You slowly descend into the burned out cellar. Like the rest of the amusement park, you appear to be the only human visitors in some time. As you wade through the spider-web that seem to saturate the room, you can’t help but notice the taste of smoke and charred wood tickling the back of your tongue, as if the disaster that befell Funland happened only recently. You know this to be a trick of the mind, and that the taste is probably just the amount of ashes and dust that proliferate the basement, but you can’t help but wonder what it is about this place that seems even creepier than the rest of the park. Perhaps it’s the scores of scorched midway prizes lining the far wall. Their melted eyes staring at you. Their scalded plastic and fur ensuring they will never have a home or a moment where a young child regards them with love or fondness.

So yeah, The Big Book of Little Spaces works, more or less. Of course, I’ve been playing RPGs since I was in first grade, and I’ve been writing for the Industry since I was in high school, so while that took me thirty to sixty second to write, it might not be that easy for other people. Veteran gamers are probably set in their ways and thus either don’t need help doing descriptions for their adventures or they don’t bother with descriptions since they run hack and slash affairs that are nothing but dice rolling, and thus while they NEED something like this, they also don’t realize said need. New GMs will probably get the most use out of this, as The Big Book of Little Spaces is more a creative writing tool than anything else. Even then, the possibility arises for a set of rolls you simply can’t work with.

While I can’t necessarily say that The Big Book of Little Spaces will ever find a large audience or be that helpful to many a GM, it is worth noting it might have missed its calling as a beer and pretzels style game where each player rolls on the charts and has to come up with a short scenario featuring their rolls with only a minute of prep time. If you can’t pull it off, you’re out. Keep going until only one player remains.

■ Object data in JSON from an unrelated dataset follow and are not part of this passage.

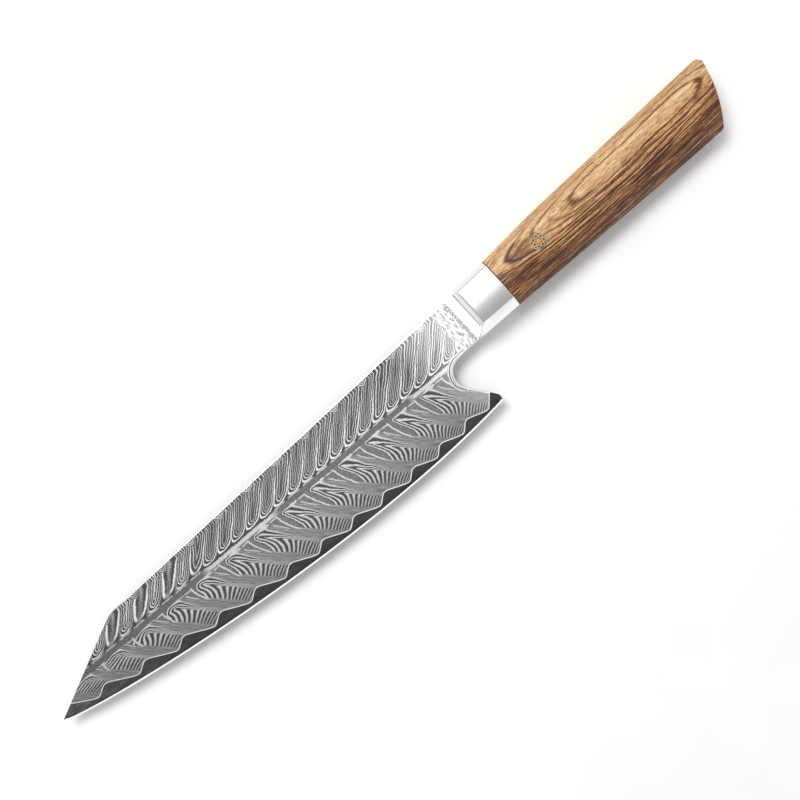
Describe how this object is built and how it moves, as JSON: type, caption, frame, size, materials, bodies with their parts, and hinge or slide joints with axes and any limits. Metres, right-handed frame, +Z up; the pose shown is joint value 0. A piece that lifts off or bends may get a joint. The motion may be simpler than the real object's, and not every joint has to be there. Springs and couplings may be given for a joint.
{
  "type": "chef knife",
  "caption": "Chef knife with a clipped tip, patterned layered steel blade, hooked heel, polished bolster and a slanted hardwood handle with a mosaic pin.",
  "frame": {"origin": "centre of the bounding box in plan, on the surface that the knife lies on", "axes": "+X from the tip to the butt, +Y from the cutting edge to the spine, +Z up out of the knife's left side"},
  "size_m": [0.3408, 0.0452, 0.018],
  "materials": {
    "core_steel": "etched dark grey with a bright honed edge",
    "layered_steel": "etched layered steel, grey with bright lines",
    "tang_steel": "as ground",
    "polished_steel": "polished stainless steel",
    "pakkawood": "oiled laminated hardwood, satin",
    "epoxy": "dark cured epoxy",
    "nickel_silver": "satin",
    "brass": "satin brass",
    "copper": "satin copper",
    "pin_resin": "black resin, ground flush"
  },
  "bodies": {
    "root": {"core_steel": "core_steel", "left_cladding": "layered_steel", "right_cladding": "layered_steel", "tang": "tang_steel", "bolster": "polished_steel", "handle_block": "pakkawood", "tang_adhesive": "epoxy", "pin_outer_tube": "nickel_silver", "pin_center_tube": "copper", "pin_center_rod": "brass", "pin_resin": "pin_resin", "pin_tube_1": "brass", "pin_tube_2": "brass", "pin_tube_3": "brass", "pin_tube_4": "brass", "pin_tube_5": "brass", "pin_tube_6": "brass", "pin_tube_7": "brass", "pin_wire_1": "copper", "pin_wire_2": "copper", "pin_wire_3": "copper", "pin_wire_4": "copper", "pin_wire_5": "copper", "pin_wire_6": "copper", "pin_wire_7": "copper"}
  },
  "joints": []
}
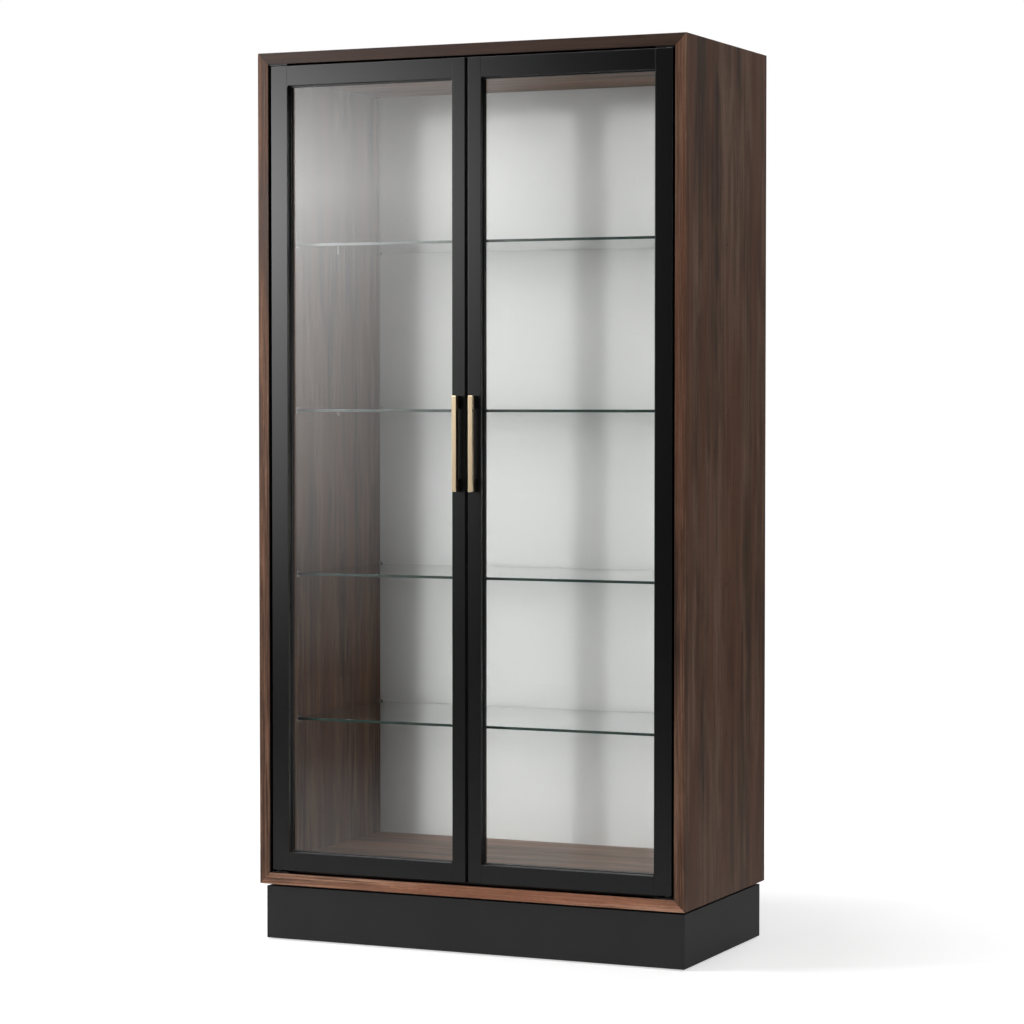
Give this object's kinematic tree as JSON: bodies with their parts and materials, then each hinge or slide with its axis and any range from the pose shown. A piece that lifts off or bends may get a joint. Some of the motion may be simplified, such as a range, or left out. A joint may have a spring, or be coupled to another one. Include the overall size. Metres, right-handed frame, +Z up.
{
  "type": "china cabinet",
  "caption": "Tall china cabinet: walnut surround and inner case, glass shelves on clamp supports, two framed glass doors on pivots with flat bar handles, recessed black plinth.",
  "frame": {"origin": "on the floor, under the middle of the box around the closed cabinet, handles included", "axes": "+Z up, -Y out of the doors towards the user, +X to the right of someone facing the doors"},
  "size_m": [1, 0.511, 1.943],
  "materials": {
    "walnut": "satin walnut veneer",
    "back_paint": "off-white painted board",
    "black_lacquer": "satin black lacquer",
    "door_glass": "clear polished",
    "shelf_glass": "clear, pale green edges",
    "glazing_bead": "black, matte",
    "brass": "brushed champagne brass",
    "handle_post": "satin black",
    "clear_plastic": "clear, moulded",
    "pivot_steel": "zinc-plated steel",
    "black_plastic": "black, matte"
  },
  "bodies": {
    "cabinet": {"back_panel": "back_paint", "bottom_panel": "walnut", "foot_front_left": "black_plastic", "foot_front_right": "black_plastic", "foot_rear_left": "black_plastic", "foot_rear_right": "black_plastic", "inner_bottom_panel": "walnut", "inner_left_panel": "walnut", "inner_right_panel": "walnut", "inner_top_panel": "walnut", "left_door_bottom_pivot": "pivot_steel", "left_door_top_pivot": "pivot_steel", "left_side_panel": "walnut", "plinth_back_board": "black_lacquer", "plinth_front_board": "black_lacquer", "plinth_left_board": "black_lacquer", "plinth_neck_board": "black_lacquer", "plinth_right_board": "black_lacquer", "right_door_bottom_pivot": "pivot_steel", "right_door_top_pivot": "pivot_steel", "right_side_panel": "walnut", "shelf_1": "shelf_glass", "shelf_1_support_front_left": "clear_plastic", "shelf_1_support_front_right": "clear_plastic", "shelf_1_support_rear_left": "clear_plastic", "shelf_1_support_rear_right": "clear_plastic", "shelf_2": "shelf_glass", "shelf_2_support_front_left": "clear_plastic", "shelf_2_support_front_right": "clear_plastic", "shelf_2_support_rear_left": "clear_plastic", "shelf_2_support_rear_right": "clear_plastic", "shelf_3": "shelf_glass", "shelf_3_support_front_left": "clear_plastic", "shelf_3_support_front_right": "clear_plastic", "shelf_3_support_rear_left": "clear_plastic", "shelf_3_support_rear_right": "clear_plastic", "shelf_4": "shelf_glass", "shelf_4_support_front_left": "clear_plastic", "shelf_4_support_front_right": "clear_plastic", "shelf_4_support_rear_left": "clear_plastic", "shelf_4_support_rear_right": "clear_plastic", "top_panel": "walnut"},
    "left_door": {"left_door_bottom_rail": "black_lacquer", "left_door_glass": "door_glass", "left_door_glazing_bead": "glazing_bead", "left_door_hinge_stile": "black_lacquer", "left_door_meeting_stile": "black_lacquer", "left_door_top_rail": "black_lacquer", "left_handle_bar": "brass", "left_handle_post_lower": "handle_post", "left_handle_post_upper": "handle_post"},
    "right_door": {"right_door_bottom_rail": "black_lacquer", "right_door_glass": "door_glass", "right_door_glazing_bead": "glazing_bead", "right_door_hinge_stile": "black_lacquer", "right_door_meeting_stile": "black_lacquer", "right_door_top_rail": "black_lacquer", "right_handle_bar": "brass", "right_handle_post_lower": "handle_post", "right_handle_post_upper": "handle_post"}
  },
  "joints": [
    {"name": "left_door_hinge", "type": "hinge", "parent": "cabinet", "child": "left_door", "pos_m": [-0.458, -0.2225, 0.157], "axis": [0, 0, -1], "range_deg": [0, 110]},
    {"name": "right_door_hinge", "type": "hinge", "parent": "cabinet", "child": "right_door", "pos_m": [0.458, -0.2225, 0.157], "axis": [0, 0, 1], "range_deg": [0, 110]}
  ]
}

I like the idea of The Big Book of Little Spaces: Haunts, as it was fun to flip through and was well written, but I can’t say it’s something I’d ever make regular use out of. Nor can I think of people that really can use this other than neophyte gamers. It’s an interesting piece, and the potential for fun is there. It’s just trying to figure out who to recommend such a PDF to is the hard part.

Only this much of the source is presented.